This study performed on 59 MCRC patients confirms that the presence of KRAS
mutation in tumour is highly predictive of a non-response to treatment based on cetuximab plus chemotherapy, as shown previously in a series of 30 patients (Lievre et al, 2006
). It is important to highlight that, in our series, the proportions of CR/PR, SD and PD patients were 20.3, 32.2 and 47.5%, respectively, and this distribution is similar to that reported in the randomised cetuximab trial (Cunningham et al, 2004
). The relationship between KRAS
status and sensitivity to anti-EGFR monoclonal antibodies had not been found previously by Moroni et al (2005)
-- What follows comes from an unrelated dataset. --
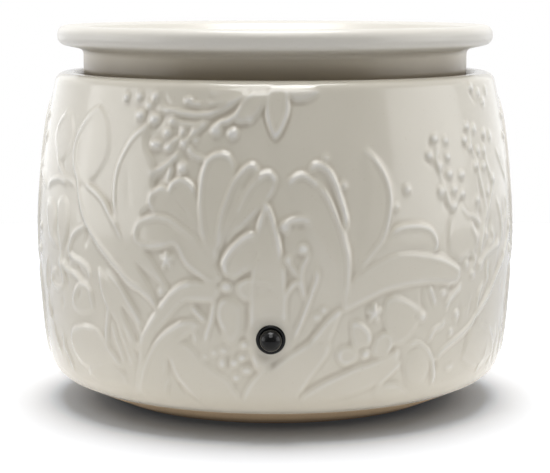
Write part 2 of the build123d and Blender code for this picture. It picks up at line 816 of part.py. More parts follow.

in a series of 31 patients. This discrepancy might probably be explained, at least in part, by the limited number of patients in these latter series. Direct sequencing allowed us to detect a KRAS
mutation in 16 out of 59 patients (27%) with MCRC, and among the 43 patients without detectable KRAS
mutations, 15 presented a PD. We hypothesized that we missed some KRAS
mutations by direct sequencing of tumour DNA, since malignant tumours are genetically heterogeneous. Furthermore, it is important to highlight that our study was based on paraffin-embedded tumours from which it is more difficult to obtain high-quality DNA. Using two independent sensitive methods, respectively, based on SNaPshot and PCR-LCR assays specifically designed to detect KRAS
mutation, we detected additional mutations in two patients with SD, four with PD but none in 11 with CR/PR. This demonstrates the need to use highly sensitive molecular techniques to ensure detection in tumours of mutations conferring resistance to treatments. Considering the heterogeneity of tumour cells, sampling tissue is particularly important. We determined using SnaPshot assay the KRAS
status in two to three different areas of three tumours including two with KRAS
mutation. These analyses showed that the results did not differ according to the site of the analysis. The absence of KRAS
mutation in 11 out of 28 patients with PD in our series is probably explained by the fact that KRAS
mutation is not the only genetic alteration conferring resistance to anti-EGFR antibodies. Indeed somatic alterations hitting other downstream effectors of the EGFR transduction cascade, such as RAF
, may have a similar effect.
In conclusion, these results should prompt further studies on larger MCRC series to definitely establish the clinical relevance of KRAS mutation detection in anti-EGFR antibodies based on chemotherapy. They also highlight the need to use sensitive molecular methods to detect mutations conferring resistance and the two assays presented in this study should facilitate the detection of KRAS mutations in CRC, on a routine basis. A major criticism that should be made to all studies on predictive markers of clinical response to anti-EGFR agents in MCRC, including ours, is that the clinical response is evaluated on the metastatic disease whereas the presence of the molecular marker is assessed from the primary tumour. In the present study we had the opportunity to compare the KRAS mutational status between primary tumour and metastases in five patients whom samples were available. In these five patients, SnaPshot assay had indicated that a KRAS mutation was present in one case and absent in the remaining five cases. For these five patients, analysis of the corresponding metastatic site showed that the KRAS mutation status was identical between the primary tumour and metastases. Considering the genetic evolution of metastases compared to primary tumour, we think nevertheless that it will be important in the future to screen directly metastases for the presence of alterations conferring either sensitivity or resistance to these targeted therapies.